I couldn't find any decent documents that explain how the alignment system works and why do some types are more strictly aligned than the others , any help is appreciated.
I'll try to explain in short.
The architecture in you computer is composed by processor and memory. Memory is organized in cells, so:
0x00 | data | 0x01 | ... | 0x02 | ... |
Each memory cell has a specified size, amount of bits it can store. This is architecture dependent.
When you define a variable in your C/C++ program, one or more different cells are occupied by your program.
int variable = 12;
Suppose each cell contains 32 bit and a
int type size is of 32 bit, then in somewhere in your memory:
variable: | 0 0 0 c | // c is hexadecimal of 12.
When your CPU has to operate on that variable it need to bring it inside its register. A CPU can take in "1 clock" a small amount of bit from the memory, that size is usually called WORD. This dimension is architecture dependent as well.
Now suppose you have a variable which is stored, because of some offset, in two cell.
For example I have two different data to store (I'm going to use a "string representation to make more clear"):
data1: "ab" data2: "cdef"
So the memory will composed in that way (2 different cell):
|a b c d| |e f 0 0|
data1 occupies just half of the cell, so
data2 occupies the remain part and a part of a second cell.

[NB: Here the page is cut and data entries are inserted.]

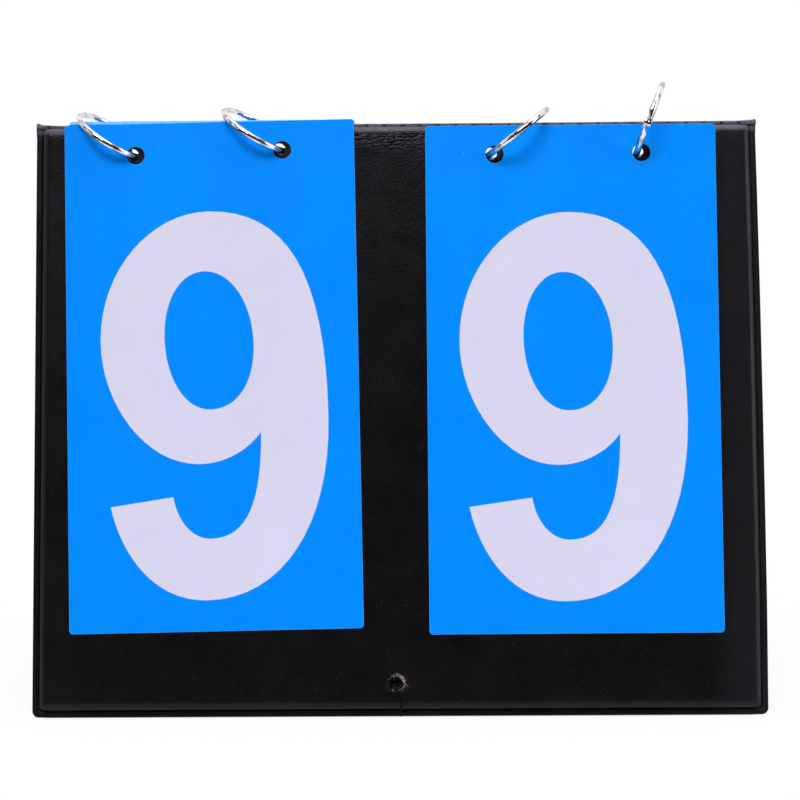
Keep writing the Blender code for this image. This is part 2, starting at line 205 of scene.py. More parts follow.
def join_rows(bm, rows, capped=True):
    """Faces between rows of vertices that each go round, and the two end faces."""
    count = len(rows[0])
    for near, far in zip(rows, rows[1:]):
        for i in range(count):
            j = (i + 1) % count
            bm.faces.new((near[i], near[j], far[j], far[i]))
    if capped:
        bm.faces.new(rows[0])
        bm.faces.new(rows[-1])


def push_out(bm, faces, way):
    """Gives flat faces a thickness."""
    grown = bmesh.ops.extrude_face_region(bm, geom=faces)
    moved = [v for v in grown["geom"] if isinstance(v, bmesh.types.BMVert)]
    bmesh.ops.translate(bm, vec=way, verts=moved)


def apply_cuts(piece, cutters):
    """Takes the cutters' shapes out of a piece for good, and removes the cutters."""
    for cutter in cutters:
        modifier = piece.modifiers.new("cut", "BOOLEAN")
        modifier.operation = "DIFFERENCE"
        modifier.solver = "EXACT"
        modifier.object = cutter
    bpy.context.view_layer.update()
    shown = piece.evaluated_get(bpy.context.evaluated_depsgraph_get())
    done = bpy.data.meshes.new_from_object(shown)
    piece.modifiers.clear()
    old = piece.data
    piece.data = done
    bpy.data.meshes.remove(old)
    for cutter in cutters:
        bpy.data.objects.remove(cutter)


def smooth_step(low, high, value):
    """0 below low, 1 above high, and an even S between."""
    t = max(0.0, min(1.0, (value - low) / (high - low)))
    return t * t * (3 - 2 * t)


def full_turn(count):
    """Angles spread evenly round a circle."""
    return [2 * math.pi * i / count for i in range(count)]


def corner_arc(x, z, radius, start, steps):
    """Points (x, z) along a quarter turn about a centre."""
    turns = [math.radians(start + 90 * i / steps) for i in range(steps + 1)]
    return [(x + radius * math.cos(a), z + radius * math.sin(a)) for a in turns]


class Nodes:
    """A short way to write a node tree."""

    def __init__(self, owner):
        owner.use_nodes = True
        self.tree = owner.node_tree

    def feed(self, socket, value):
        """Joins an output to a socket, or sets the socket's own value."""
        if isinstance(value, bpy.types.NodeSocket):
            self.tree.links.new(value, socket)
        else:
            socket.default_value = value

    def add(self, kind, sources=None, **settings):
        """Adds a node; sources feed its sockets, and settings are its properties or its sockets' values."""
        node = self.tree.nodes.new("ShaderNode" + kind)
        for key, value in settings.items():
            if hasattr(node, key):
                setattr(node, key, value)
            else:
                node.inputs[key.replace("_", " ")].default_value = value
        for socket, source in (sources or {}).items():
            self.feed(node.inputs[socket], source)
        return node

    def split(self, source):
        """X, Y and Z of a vector."""
        return self.add("SeparateXYZ", {0: source}).outputs

    def maths(self, operation, *values):
        """One sum of numbers or outputs."""
        return self.add("Math", dict(enumerate(values)), operation=operation).outputs[0]

    def span(self, source, low, high, kind="LINEAR"):
        """0 where the source is low, and 1 where it is high."""
        node = self.add("MapRange", {"Value": source}, interpolation_type=kind, From_Min=low, From_Max=high)
        return node.outputs["Result"]

    def ramp(self, source, *stops):
        """A colour ramp; stops are (position, grey or colour)."""
        node = self.add("ValToRGB", {"Fac": source})
        elements = node.color_ramp.elements
        while len(elements) < len(stops):
            elements.new(0.5)
        for element, (position, value) in zip(elements, stops):
            element.position = position
            colour = value if isinstance(value, tuple) else (value, value, value)
            element.color = (*colour, 1.0)
        return node.outputs["Color"]

    def mix(self, share, first, second):
        """Two colours mixed."""
        return self.add("Mix", {0: share, 6: first, 7: second}, data_type="RGBA").outputs[2]

    def mix_shader(self, share, first, second, output):
        """Ends the tree with two shaders mixed."""
        both = self.add("MixShader", {0: share, 1: first.outputs[0], 2: second.outputs[0]})
        self.add(output, {0: both.outputs[0]})


class Finish(Nodes):
    """A procedural material over an object's own coordinates, in metres."""

    def __init__(self, name):
        self.material = bpy.data.materials.new(name)
        super().__init__(self.material)
        self.place = self.add("TexCoord").outputs["Object"]

    def noise(self, scale, detail, roughness, source=None):
        """A noise between 0 and 1."""
        node = self.add("TexNoise", {"Vector": source or self.place},
                        Scale=scale, Detail=detail, Roughness=roughness)
        return node.outputs["Fac"]

    def cells(self, scale, source=None, **settings):
        """Distances in a pattern of cells."""
        node = self.add("TexVoronoi", {"Vector": source or self.place}, Scale=scale, **settings)
        return node.outputs["Distance"]

    def stretched(self, scale, turn=0.0):
        """The place, scaled, and turned about Y."""
        return self.add("Mapping", {"Vector": self.place}, Scale=scale, Rotation=(0.0, turn, 0.0)).outputs[0]

    def bump(self, height, strength, distance, normal=None):
        """A bump from a height, over another bump."""
        sources = {"Height": height}
        if normal is not None:
            sources["Normal"] = normal
        return self.add("Bump", sources, Strength=strength, Distance=distance).outputs["Normal"]

    def done(self, **values):
        """Sets or feeds the shader's sockets and returns the material."""
        shader = self.tree.nodes["Principled BSDF"]
        for key, value in values.items():
            self.feed(shader.inputs[key.replace("_", " ")], value)
        return self.material


# Camera, light and floor

def set_camera():
    """The photograph's camera."""
    turn = (Matrix.Rotation(CAMERA_YAW, 4, "Z") @ Matrix.Rotation(math.pi / 2 - CAMERA_RISE, 4, "X")
            @ Matrix.Rotation(CAMERA_ROLL, 4, "Z"))
    data = bpy.data.cameras.new("photo_camera")
    data.sensor_width = SENSOR
    data.lens = FOCAL_PIXELS * SENSOR / FRAME_PIXELS
    data.clip_start = 0.05
    camera = bpy.data.objects.new("photo_camera", data)
    bpy.context.scene.collection.objects.link(camera)
    eye = (CAMERA_AIM + turn @ Vector((0, 0, CAMERA_DISTANCE))) * MM
    camera.matrix_world = Matrix.Translation(eye) @ turn
    bpy.context.scene.camera = camera


def soft_light(name, place, aim, size, power):
    """A rectangular softbox that looks at a point; places are in metres and power in watts."""
    data = bpy.data.lights.new(name, "AREA")
    data.shape = "RECTANGLE"
    data.size, data.size_y = size
    data.energy = power
    light = bpy.data.objects.new(name, data)
    bpy.context.scene.collection.objects.link(light)
    way = Vector(aim) - Vector(place)
    light.matrix_world = Matrix.Translation(place) @ way.to_track_quat("-Z", "Y").to_matrix().to_4x4()


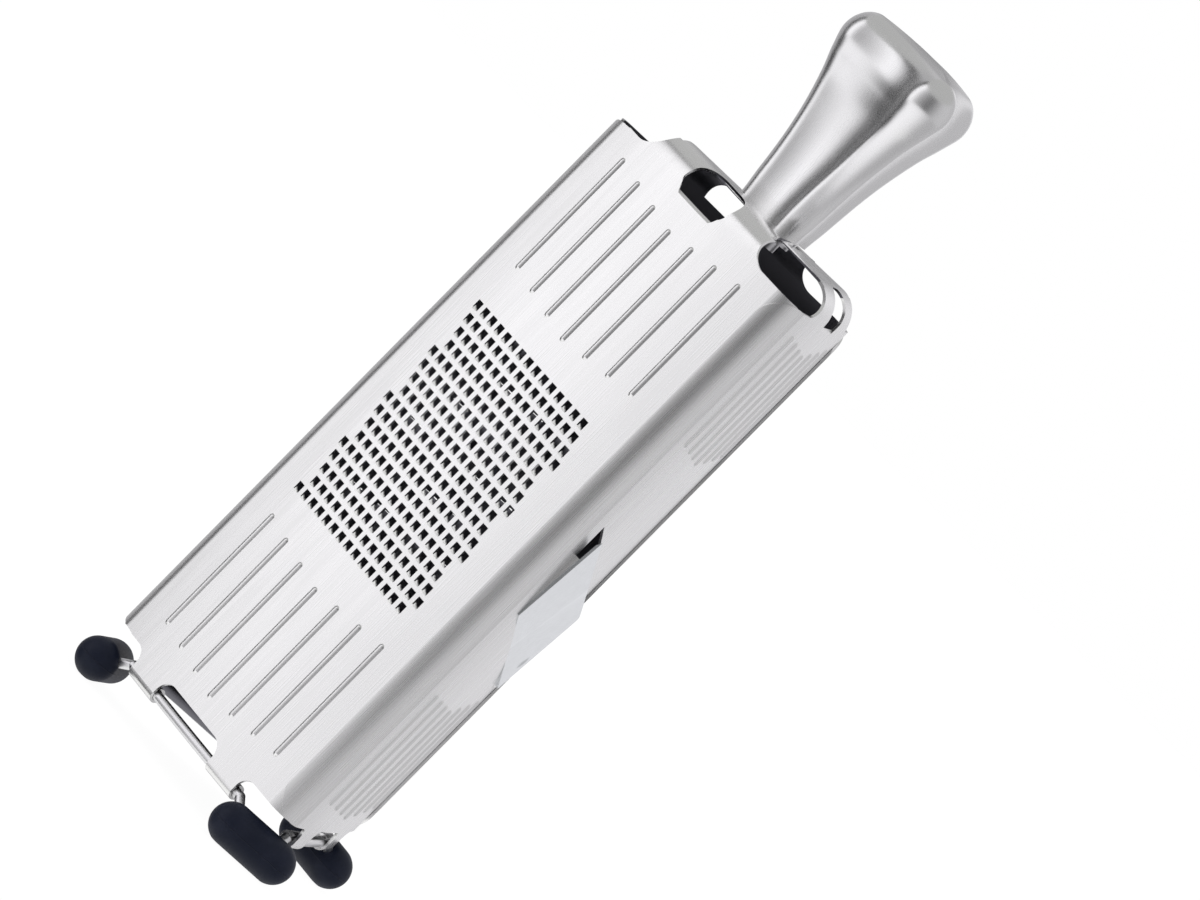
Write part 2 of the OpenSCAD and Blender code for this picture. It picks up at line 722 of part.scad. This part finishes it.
// Hollow three-lobed handle, open below. Its lobes stand over the corners.
// The skin runs up the outside, and then from the inside of the top down to the inside of the base.
module handle_shell() {
    outside = concat(flare_sections(0), end_sections(0), crown_sections());
    inside = concat(flare_sections(handle_wall), end_sections(handle_wall));
    rings = concat([for (s = outside) ring(s)], [for (i = [len(inside) - 1:-1:0]) ring(inside[i])]);
    n = len(rings[0]);
    split = len(outside);
    last = len(rings);
    tips = [[0, 0, handle_flare_l + handle_end_h], [0, 0, inside[len(inside) - 1][0]]];
    points = concat([for (r = rings) each r], tips);
    faces = concat(
        skin_faces(0, split - 1, n),
        skin_faces(split, last - 1, n),
        [for (i = [0:n - 1]) [(split - 1) * n + (i + 1) % n, (split - 1) * n + i, last * n]],
        [for (i = [0:n - 1]) [split * n + i, split * n + (i + 1) % n, last * n + 1]],
        [for (i = [0:n - 1]) each [
            [(last - 1) * n + i, i, (i + 1) % n],
            [(last - 1) * n + i, (i + 1) % n, (last - 1) * n + (i + 1) % n]]]);
    color("silver")
        translate([0, 0, handle_z])
            rotate([0, 0, corner_turn]) polyhedron(points = points, faces = faces);
}

module handle_plug() {
    color("darkgray")
        translate([0, 0, handle_z])
            difference() {
                cylinder(h = plug_h, r = plug_r);
                translate([0, 0, -over]) cylinder(h = plug_h + 2 * over, r = hub_hole_r);
            }
}

// Screw from below: its head under the washer, its shank up into the plug
module clamp_screw() {
    head_z = tab_low_z - washer_t;
    color("silver") {
        translate([0, 0, head_z]) cylinder(h = handle_z + plug_h - screw_d / 2 - head_z, r = screw_d / 2);
        difference() {
            translate([0, 0, head_z - screw_head_h]) cylinder(h = screw_head_h, r = screw_head_r);
            translate([0, 0, head_z - screw_head_h - over])
                cylinder(h = screw_head_h / 2 + over, r = screw_d / 3, $fn = 6);
        }
    }
}

module clamp_washer() {
    color("silver")
        translate([0, 0, tab_low_z - washer_t])
            difference() {
                cylinder(h = washer_t, r = washer_r);
                translate([0, 0, -over]) cylinder(h = washer_t + 2 * over, r = hub_hole_r);
            }
}

fine_panel();
slicer_panel();
coarse_panel();
slicing_blade();
base_wire();
foot(-corner_turn + 180);  // foot_left
foot(corner_turn);  // foot_right
foot(90);  // foot_rear
handle_shell();
handle_plug();
clamp_screw();
clamp_washer();
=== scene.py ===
"""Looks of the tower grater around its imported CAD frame.

Metals and rubber for the CAD pieces, a finer skin for the handle, the studio and the camera.
"""

import json
import math

import bpy
from mathutils import Matrix, Vector


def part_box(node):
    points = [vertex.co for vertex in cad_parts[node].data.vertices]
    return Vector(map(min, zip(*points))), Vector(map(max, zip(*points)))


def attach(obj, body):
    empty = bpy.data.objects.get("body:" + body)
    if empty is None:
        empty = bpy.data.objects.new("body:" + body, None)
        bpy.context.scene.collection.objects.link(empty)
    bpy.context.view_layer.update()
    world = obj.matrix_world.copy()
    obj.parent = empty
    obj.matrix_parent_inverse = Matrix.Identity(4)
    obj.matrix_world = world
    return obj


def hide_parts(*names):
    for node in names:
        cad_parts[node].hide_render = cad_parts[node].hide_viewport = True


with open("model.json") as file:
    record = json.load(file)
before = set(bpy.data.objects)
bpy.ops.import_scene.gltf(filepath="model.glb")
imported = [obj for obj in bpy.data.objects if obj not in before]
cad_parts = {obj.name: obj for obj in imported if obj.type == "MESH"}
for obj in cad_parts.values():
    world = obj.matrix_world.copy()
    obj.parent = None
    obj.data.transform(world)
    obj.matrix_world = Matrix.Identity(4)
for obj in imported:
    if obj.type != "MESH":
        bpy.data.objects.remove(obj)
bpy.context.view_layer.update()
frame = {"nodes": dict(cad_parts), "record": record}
nodes = frame["nodes"]
scene = bpy.context.scene
MM = 0.001

# Materials


class Shader:
    """A node material with one Principled shader, and short calls for the nodes that feed it."""

    def __init__(self, name, metallic, roughness, **fixed):
        self.material = bpy.data.materials.new(name)
        self.material.use_nodes = True
        self.tree = self.material.node_tree
        self.bsdf = self.tree.nodes["Principled BSDF"]
        self.bsdf.inputs["Metallic"].default_value = metallic
        self.bsdf.inputs["Roughness"].default_value = roughness
        for key, value in fixed.items():
            self.bsdf.inputs[key.replace("_", " ")].default_value = value

    def node(self, kind, **settings):
        made = self.tree.nodes.new(kind)
        for key, value in settings.items():
            setattr(made, key, value)
        return made

    def feed(self, socket, value):
        """Links the value when it is a socket, and sets it otherwise."""
        if isinstance(value, bpy.types.NodeSocket):
            self.tree.links.new(value, socket)
        else:
            socket.default_value = value

    def to(self, name, value):
        self.feed(self.bsdf.inputs[name], value)

    def math(self, operation, *values):
        made = self.node("ShaderNodeMath", operation=operation)
        for socket, value in zip(made.inputs, values):
            self.feed(socket, value)
        return made.outputs[0]

    def place(self):
        return self.node("ShaderNodeTexCoord").outputs["Object"]

    def stretched(self, turn, along):
        """Object coordinates, turned and then scaled along Z, so that a noise in them becomes streaks."""
        turned = self.node("ShaderNodeMapping", vector_type="POINT")
        turned.inputs["Rotation"].default_value = turn
        self.feed(turned.inputs["Vector"], self.place())
        scaled = self.node("ShaderNodeMapping", vector_type="POINT")
        scaled.inputs["Scale"].default_value = (1, 1, along)
        self.feed(scaled.inputs["Vector"], turned.outputs[0])
        return scaled.outputs[0]

    def noise(self, vector, scale, detail, roughness=0.5):
        made = self.node("ShaderNodeTexNoise")
        self.feed(made.inputs["Vector"], vector)
        made.inputs["Scale"].default_value = scale
        made.inputs["Detail"].default_value = detail
        made.inputs["Roughness"].default_value = roughness
        return made.outputs["Fac"]

    def spread(self, value, low, high, start=0.3, end=0.7):
        """Maps a value from start..end to low..high."""
        made = self.node("ShaderNodeMapRange", interpolation_type="SMOOTHSTEP")
        for name, number in zip(("From Min", "From Max", "To Min", "To Max"), (start, end, low, high)):
            made.inputs[name].default_value = number
        self.feed(made.inputs["Value"], value)
        return made.outputs["Result"]

    def blend(self, share, first, second):
        """First colour where share is 0, second where it is 1."""
        made = self.node("ShaderNodeMix", data_type="RGBA")
        self.feed(made.inputs["Factor"], share)
        self.feed(made.inputs[6], first)
        self.feed(made.inputs[7], second)
        return made.outputs[2]

    def bump(self, height, depth):
        made = self.node("ShaderNodeBump")
        made.inputs["Distance"].default_value = depth
        self.feed(made.inputs["Height"], height)
        self.to("Normal", made.outputs[0])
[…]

Now suppose you CPU want to read
data2. The CPU need 2 clock in order to access to the data, because with one clock it reads the first cell and with the other clock it reads the remain part in the second cell.
If we align
data2 in accordance with this memory-example, we can
introduce a sort of padding and shift
data2 all in the second cell.
|a b 0 0| |c d e f| --- padding
In that way the CPU will lose only "1 clock" in order to access to
An align system just introduces that padding in order to align the data with the memory of the system, remember in accordance with the architecture. When the data are aligned in the memory you don't waste CPU cycles in order to access to the data.
This is done for performance reason (99% of times).